May 10, 2004

Frank Johnson on the BBC -- Could Be Describing the CBC

Here’s my plan for a BBC that you would allow your wives and servants to watch Feb. 7, 04, Frank Johnson

The issue, for those of us whose disposition is conservative, with either sized ‘c,’ is whether we would wish it otherwise. For us, the broad lib-left-wingery of BBC current affairs and drama adds savour to life. It is something by which we measure our Conservatism or conservatism. We positively enjoy pointing out the sublimely ignorant one-sidedness of the BBC’s employees and contributors about almost anything political, either when they talk of the present or of the past.
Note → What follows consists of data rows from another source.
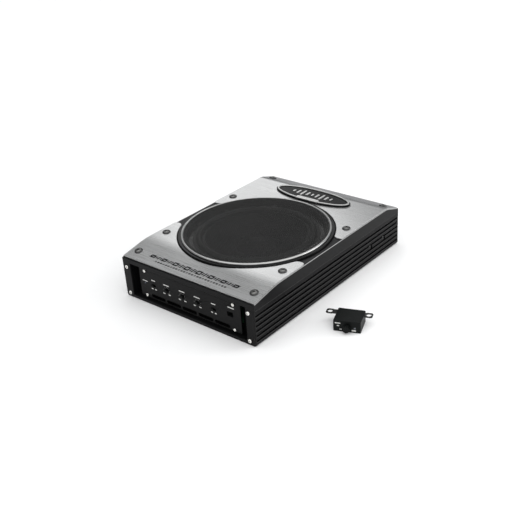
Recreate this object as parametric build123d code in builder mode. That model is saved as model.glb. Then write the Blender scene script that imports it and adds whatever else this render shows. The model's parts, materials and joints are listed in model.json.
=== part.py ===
from build123d import *
import os
from math import cos, radians, sin, sqrt

# Slim powered car subwoofer with its remote level control.
# Millimetres, +Z up. The origin is the centre of the flat underside. -Y is the control end,
# +Y the power end, and the remote control lies beside the +X side.

os.makedirs("parts", exist_ok=True)

# ---- Driving dimensions -----------------------------------------------------------------
HALF_WIDTH = 125.0
HALF_LENGTH = 176.5             # half the length of the rails, cover and trim plates
ROOF_Z = 73.0                   # flat part of the black cover
FRONT_EDGE_Z = 64.5             # cover height at the control end
REAR_EDGE_Z = 62.5              # cover height at the power end
FRONT_BEND_Y = -130.0
REAR_BEND_Y = 145.0
FRONT_BEND_RADIUS = 150.0
REAR_BEND_RADIUS = 35.0
WALL = 3.0                      # cover wall
SEAM_Z = 54.5                   # cover skirt meets side rail
BASE_THICKNESS = 2.5
END_THICKNESS = 2.5             # front frame flange and rear panel

PLATE = 1.5                     # silver trim plates
PLATE_HALF_WIDTH = 124.0
PLATE_ARC_RADIUS = 119.4
FRONT_LOBE_Y = -65.0
REAR_LOBE_Y = 22.0

WOOFER_Y = -20.3
WELL_RADIUS = 107.0
SEAT_Z = 64.0                   # top of the seat that carries the woofer
SEAT_HOLE_RADIUS = 94.5
FLANGE_RADIUS = 104.5
FLANGE_Z = SEAT_Z + 1.0         # a 1 mm gasket lies on the seat
FLANGE_TOP = FLANGE_Z + 2.0
WOOFER_SCREW_RADIUS = 100.0
CONE_RADIUS = 80.5
FORMER_RADIUS = 19.5
FORMER_WALL = 0.4

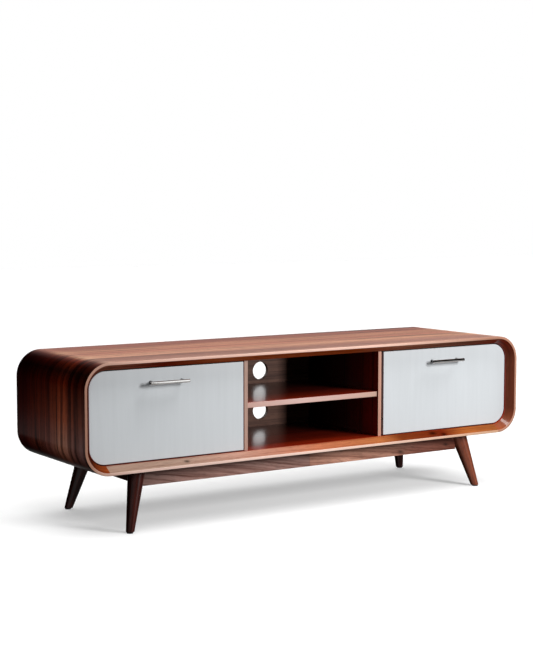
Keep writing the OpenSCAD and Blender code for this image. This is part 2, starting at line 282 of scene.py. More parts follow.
def sums(tree, kind, a, b, c=None):
    """One step of arithmetic of the given kind on values or sockets."""
    inputs = {0: a, 1: b}
    if c is not None:
        inputs[2] = c
    return add(tree, "ShaderNodeMath", inputs, operation=kind).outputs[0]


def ramp(tree, factor, stops):
    """Colour ramp through (place, colour) stops; a plain number means a grey."""
    node = add(tree, "ShaderNodeValToRGB", {0: factor})
    points = node.color_ramp.elements
    while len(points) < len(stops):
        points.new(0.5)
    for point, (place, colour) in zip(points, stops):
        if isinstance(colour, (int, float)):
            colour = (colour,) * 3
        point.position = place
        point.color = (*colour, 1)
    return node.outputs[0]


def spread(tree, value, from_low, from_high, to_low=0.0, to_high=1.0):
    """value taken from one range to another in a straight line, and held at its ends."""
    return add(tree, "ShaderNodeMapRange", {0: value, 1: from_low, 2: from_high,
                                            3: to_low, 4: to_high}).outputs[0]


def noise(tree, vector, scale, detail=2.0, rough=0.5):
    """Soft noise between 0 and 1 at the given vector."""
    return add(tree, "ShaderNodeTexNoise", {"Vector": vector, "Scale": scale,
                                            "Detail": detail, "Roughness": rough}).outputs[0]


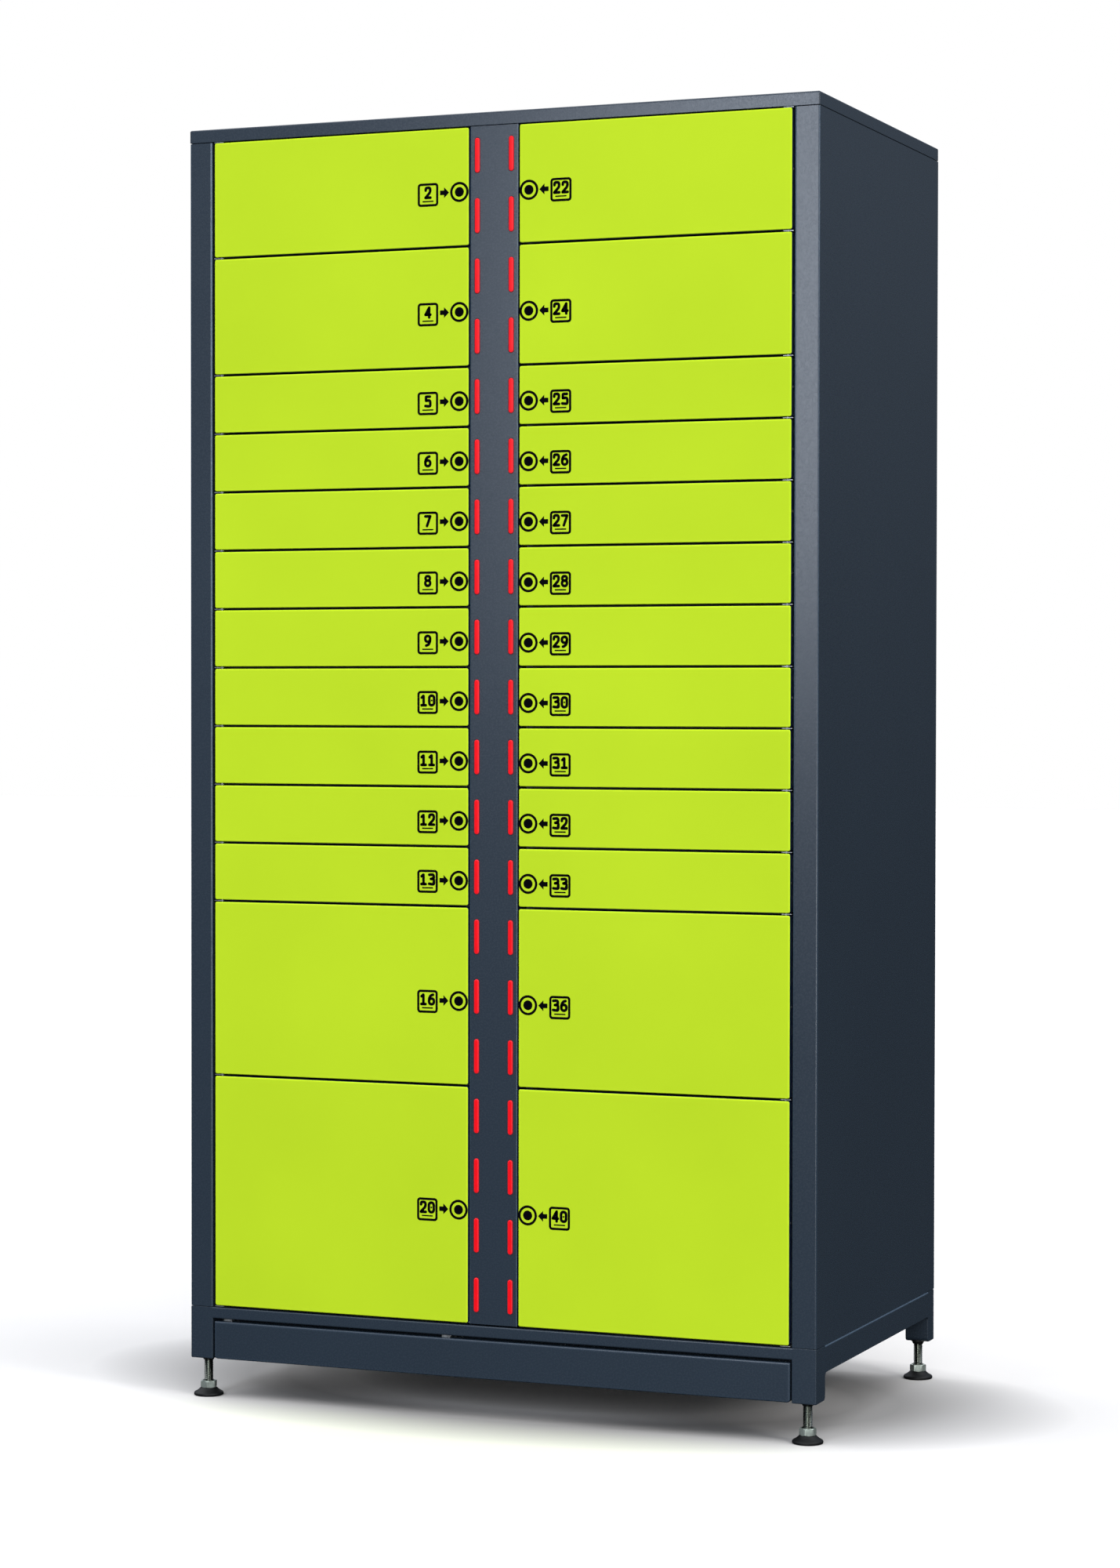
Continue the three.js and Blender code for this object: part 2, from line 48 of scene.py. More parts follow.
CABINET = "cabinet"

CAMERA_PLACE = (2.1247, -5.2502, 1.0592)
CAMERA_YAW, CAMERA_PITCH, CAMERA_ROLL = 22.170, -1.295, -0.085  # degrees
FOCAL_LENGTH = 84.42
SENSOR_WIDTH = 36


# ---------------------------------------------------------------- camera
def make_camera():
    """A camera that looks along +Y when it isn't turned; it turns by roll, then pitch, then yaw."""
    turn = (
        Matrix.Rotation(math.radians(CAMERA_YAW), 3, "Z")
        @ Matrix.Rotation(math.radians(CAMERA_PITCH), 3, "X")
        @ Matrix.Rotation(math.radians(CAMERA_ROLL), 3, "Y")
    )
    right, forward, up = turn.col[0], turn.col[1], turn.col[2]
    camera = bpy.data.cameras.new("camera")
    camera.sensor_width = SENSOR_WIDTH
    camera.lens = FOCAL_LENGTH
    camera.clip_end = 100
    holder = bpy.data.objects.new("camera", camera)
    axes = Matrix((right, up, -forward)).transposed()
    holder.matrix_world = Matrix.Translation(CAMERA_PLACE) @ axes.to_4x4()
    bpy.context.scene.collection.objects.link(holder)
    bpy.context.scene.camera = holder


make_camera()


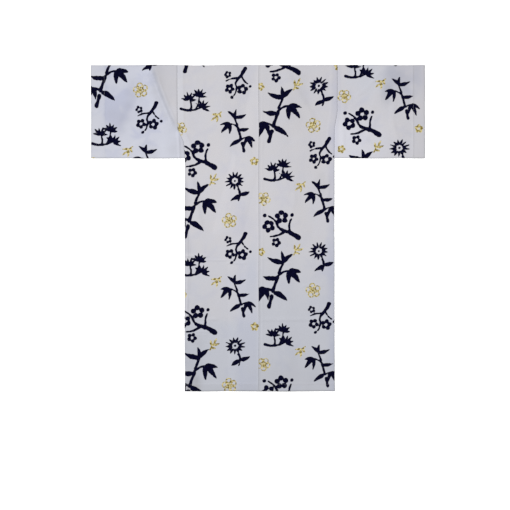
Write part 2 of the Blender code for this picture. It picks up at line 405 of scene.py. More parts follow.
def sunk(distance):
    """How far a panel's edge comes down on the layer below."""
    return turned_down(distance, EDGE_SETTLE, EDGE_SINK)


def rounded(distance):
    """How far an edge's corner is rounded off."""
    return turned_down(distance, EDGE_ROUND, EDGE_ROUNDING)


# Outer surfaces: the height of a panel, and how far each point lies from its nearest edge
CENTRE_RIDGE = {-1: (0.0005, 0.006), 1: (0.0009, 0.007)}
ARMHOLE_STRIP = 0.025
ARMHOLE_RISE = 0.0006
SEAM_VALLEY = 0.0006
SEAM_VALLEY_WIDTH = 0.0045


def armhole_share(y):
    """1 beside the sleeve and 0 below it."""
    return smooth((y - SLEEVE_FOOT_Y) / 0.01)


def hem_rise(distance):
    """Height of a turned hem and the dent of its stitches, by the distance past its inner end."""
    return HEM_RISE * fade(past(distance), HEM_EASE) - stitch_groove(distance)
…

We listened rapt to a recent radio series about the 1945 Labour government, which was actually called, apparently without irony, something like The New Jerusalem. Hardly any room was given to the possibility that that government’s lumbering NHS, vast housing estates, nationalisations and taxation might have stored up trouble for decades to come. We did not hear, for example, that the Attlee government’s hospital building compared unfavourably with that before the war. Nor did the programme dwell on Aneurin Bevan’s forecast that, because of his health service and because people would be healthier in general under successive Labour governments, the cost of the NHS would fall. It was bliss for us. We contentedly mocked or fumed for days, until it was replaced by a discussion of the Spanish civil war by experts, none of whom mentioned any Republican wickedness — only Franco’s.